しかも、そもそもの仲間割れの“発端はヒカキン”と見るコメントも散見された。前出のゲーム専門誌・メディア担当者が解説する。
「動画を見返してみると、確かにプレイ開始早々に“K”さんはフィールド上にある武器を“ほしい”とチャット機能で意思表示し、先に“ピン(シグナル)”を立てていますね。おそらくヒカキンさんはこの合図を見逃していたのでしょう。Kさんが確保していた武器を後から横取りしてしまった形で、つまりは“マナー違反”をしてしまったのです」
先にApexの“暗黙ルール”を破ったのはヒカキンであり、プレイヤー・Kからすれば逆に妨害をされたと思ったのだろう。
ゲーム配信で不適切発言をする背景
この方々からの指摘を理解したのか、それとも炎上していることに焦ったのか、7月19日になって《ランパートのパッシブも、あの場でディボ取りたがってたのも全くわかりませんでした K(編集部、伏字)さん、申し訳ありませんでした》とコメント欄にて謝罪をしたヒカキンだった。

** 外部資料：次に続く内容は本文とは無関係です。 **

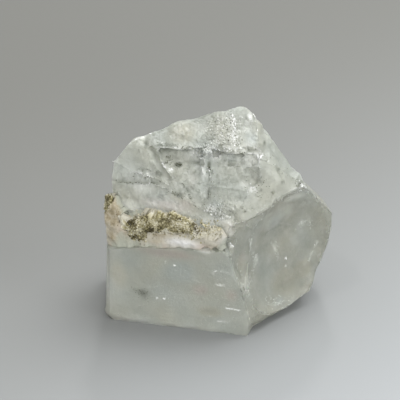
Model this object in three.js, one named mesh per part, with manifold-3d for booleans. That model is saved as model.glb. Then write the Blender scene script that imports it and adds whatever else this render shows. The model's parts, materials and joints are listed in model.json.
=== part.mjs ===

「不適切発言で炎上したプロゲーマーと通じる部分があると思います」とは先のメディア担当者。近年、スポーツ競技として注目を集める『eスポーツ』だが、そのプロゲーマーたちが動画配信中に不用意な発言をして炎上を招く事態が相次いだ。
「身長170cm以下の男性は人権がない」との旨の発言をした女性ゲーマーは所属チームから契約解除され、プレイ中のチームメイトに対して「お前障がい者やろ、マジで」と罵った男性ゲーマーは活動停止、報酬カットの処分を受けている。
「ゲームプレイ動画配信は、新規ユーチューバーにとってもお手軽なコンテンツと見られがちですが、実はとても難しく危うい面もあるんです。特に瞬時の判断力、集中力を要するゲーム、またApexのようなオンライン対戦ゲームは熱中しすぎて配信していること自体を忘れてしまいがち。独り言のように思わぬ言葉が口から出てくることもあるでしょう」(前出・メディア担当者、以下同)
社会経験の乏しいプレイヤーも
自宅でゲームをしている時に思い通りのプレイができずに1人、「クッソ、ふざけんなよ」など口からこぼれたり、また友人との対戦ゲームで勝てない、また何かしらの妨害をされた時には喧嘩に発展した経験もあるかもしれない。
特に相手の素性が見えない、関係性の薄い相手とプレイするオンラインゲームの場合はそれが顕著に現れ、また“荒らし”と呼ばれるワザと妨害・悪質行為を繰り返すプレイヤーとも遭遇することから、いつも以上に攻撃的になりやすい面もあるのだとか。
「また“人権ない”発言も、ゲーマー界の隠語で“プレイする資格がない”という意味も含まれるのですが、一般の目にも触れる動画配信にも関わらず、ゲーマー同士の身内ノリで会話をしてしまったのかな、と。それに煽り煽られも多い世界ですからね。
もちろん、アスリートのようにストイックに打ち込んでいるプロもいますが、社会的経験も乏しく、独特の閉鎖的な世界でプレイしていたのが、ゲームが上手いことでいつの間にかチヤホヤされる存在となって、その一方でプレイ中に暴言が多かったり、人間的にガッカリされるゲーマーもいるということ。
もしかしたら、動画配信を生業にしているユーチューバーにもそういう人はいるのかもしれませんね」
ヒカキンも“聖人”ではなく、感情ある1人の人間だったということで。